È questa situazione estrema che noi stiamo oggi vivendo. La moltiplicazione senza limiti dei dispositivi tecnologici, l’assoggettamento crescente a vincoli e autorizzazioni legali di ogni genere e specie e la sudditanza integrale rispetto alle leggi del mercato rendono gli individui sempre più dipendenti da fattori che sfuggono integralmente al loro controllo.
Gunther Anders ha definito la nuova relazione che la modernità ha prodotto fra l’uomo e i suoi strumenti con l’espressione: «dislivello prometeico» e ha parlato di una «vergogna» di fronte all’umiliante superiorità delle cose prodotte dalla tecnologia, di cui non possiamo più in alcun modo ritenerci padroni.
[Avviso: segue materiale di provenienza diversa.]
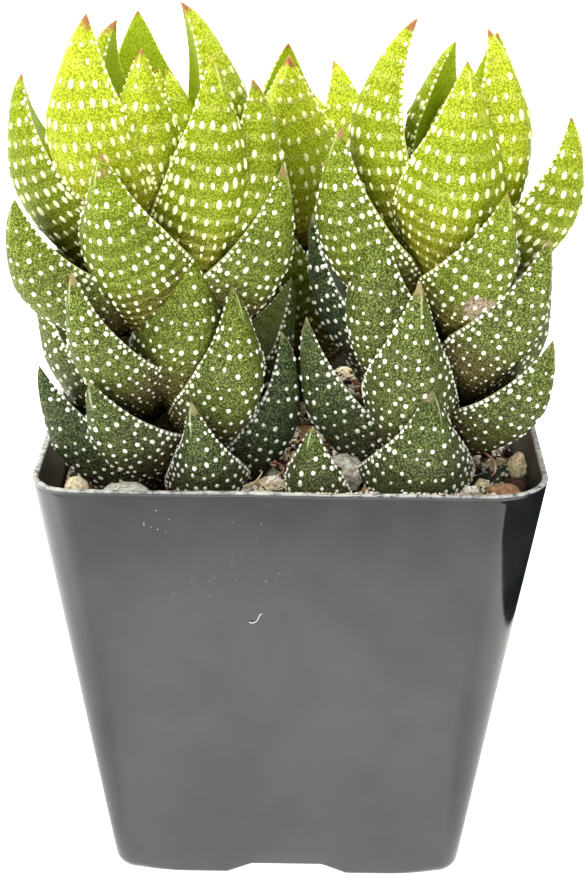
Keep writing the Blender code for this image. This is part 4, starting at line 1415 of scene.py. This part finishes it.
# %% The thread tree
THREAD_SIDES, THREAD_STEPS = 7, 6

thread_tree, add, given = new_group(
    "threads along paths", Paths="Geometry", Radius="Float", Finish="Material"
)
curve = add("MeshToCurve", [given["Paths"]])
curve = add("CurveSplineType", [curve], spline_type="CATMULL_ROM")
curve = add("SetSplineResolution", {"Geometry": curve, "Resolution": THREAD_STEPS})
circle = add("CurvePrimitiveCircle", {"Resolution": THREAD_SIDES, "Radius": given["Radius"]})
thread = add("CurveToMesh", {"Curve": curve, "Profile Curve": circle, "Fill Caps": True})
end_group(add, thread, given["Finish"])


# %% Lay the threads
FIBRE_HEIGHT, FIBRE_GAP = 41.6, 0.02  # about its middle, and from the wall, in mm
FIBRE = ((-5.0, 41.4), (-4.5, 41.3), (-4.0, 41.7), (-3.7, 42.4), (-3.4, 42.6))
ROOTLETS = (  # start in mm, length, turn at each step in radians, first direction and seed
    ((8.6, -16.2, 58.0), 5.0, 0.55, (1, 0, 0.5), 1),
    ((9.6, -14.8, 58.2), 4.0, -0.6, (-1, 0.2, 0.6), 2),
    ((-1.6, -20.6, 57.8), 5.0, 0.6, (1, 0.2, 0.35), 3),
    ((-0.4, -19.8, 58.0), 4.5, -0.5, (-0.4, 0.4, 0.5), 4),
    ((25.0, -20.4, 58.0), 4.0, 0.4, (0.8, 0, 0.4), 5),
)
HUSKS, HUSK_LENGTH, HUSK_SEED = 12, 3.4, 20
PATH_STEPS = 9


def thread_material(name, stops):
    """Dry plant fibre whose colour changes along it."""
    material, add = new_material(name)
    place = add("TexCoord").outputs["Object"]
    colour = add("ValToRGB", [add("TexNoise", {"Vector": place, "Scale": 800.0, "Detail": 2.0})], stops)
    add("OutputMaterial", [add("BsdfPrincipled", {"Base Color": colour, "Roughness": 0.7})])
    return material


def curl(start, length, turns, heading, seed):
    """A path in mm that wanders and curls as it goes."""
    chance = random.Random(seed)
    points = [Vector(start)]
    direction = Vector(heading).normalized()
    for i in range(PATH_STEPS):
        direction = Matrix.Rotation(turns * (0.6 + 0.8 * chance.random()), 3, "Z") @ direction
        direction.z += chance.uniform(-0.25, 0.25)
        points.append(points[-1] + direction.normalized() * length / PATH_STEPS)
    return points


husk_paths = []
for i in range(HUSKS):
    start = (-6.0 + 0.55 * i, -24.6 + 0.25 * (i % 4), 58.0)
    turns, heading = 0.2 - 0.08 * i, (1, (i % 3 - 1) * 0.8, 0.12)
    husk_paths.append(curl(start, HUSK_LENGTH, turns, heading, HUSK_SEED + i))
front_wall = -outer_width(FIBRE_HEIGHT) / 2 - FIBRE_GAP
fibre_path = [Vector((x, front_wall, z)) for x, z in FIBRE]
root_brown = thread_material("dried root", {0.35: "#8a5240", 0.55: "#b98470", 0.7: "#d9b49c"})
husk_straw = thread_material("dried husk", {0.35: "#cdb88a", 0.55: "#e2d4a8", 0.7: "#f2ead0"})
fibre_white = thread_material("white fibre", {0.4: "#d8d8d2", 0.6: "#f0f0ec"})
for name, material, radius, paths in (
    ("dried_rootlets", root_brown, 0.13, [curl(*rootlet) for rootlet in ROOTLETS]),
    ("husk", husk_straw, 0.09, husk_paths),
    ("stray_fibre", fibre_white, 0.045, [fibre_path]),
):
    points, edges = [], []
    for path in paths:
        edges += [(len(points) + i, len(points) + i + 1) for i in range(len(path) - 1)]
        points += [p * MM for p in path]
    mesh = bpy.data.meshes.new(name)
    mesh.from_pydata(points, edges, [])
    threads = bpy.data.objects.new(name, mesh)
    scene.collection.objects.link(threads)
    run_tree(threads, thread_tree, Radius=radius * MM, Finish=material)
    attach(threads, "root")
    print(name, len(threads.data.polygons), "faces")

# %% Print the sizes and finish
bpy.context.view_layer.update()
sizes = {"cad": [list(c) for c in cad_box], "visual": [list(c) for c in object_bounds()]}
print(sizes)
triangles = sum(len(p.vertices) - 2 for o in scene.objects if o.type == "MESH" for p in o.data.polygons)
print("triangles in all, with the unseen solids:", triangles)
È possibile che oggi questo dislivello abbia raggiunto il punto di tensione massima e l’uomo sia diventato del tutto incapace di assumere il governo della sfera dei prodotti da lui creati.
All’inibizione della vitalità descritta da Bolk si aggiunge l’abdicazione a quella stessa intelligenza che poteva in qualche modo frenarne le conseguenze negative.
L’abbandono di quell’ultimo nesso con la natura, che la tradizione filosofica chiamava lumen naturae, produce una stupidità artificiale che rende l’ipertrofia tecnologica ancora più incontrollabile.
Che cosa avverrà della lumaca schiacciata dal suo stesso guscio? Come riuscirà a sopravvivere alle macerie della sua casa? Sono queste le domande che non dobbiamo cessare di porci.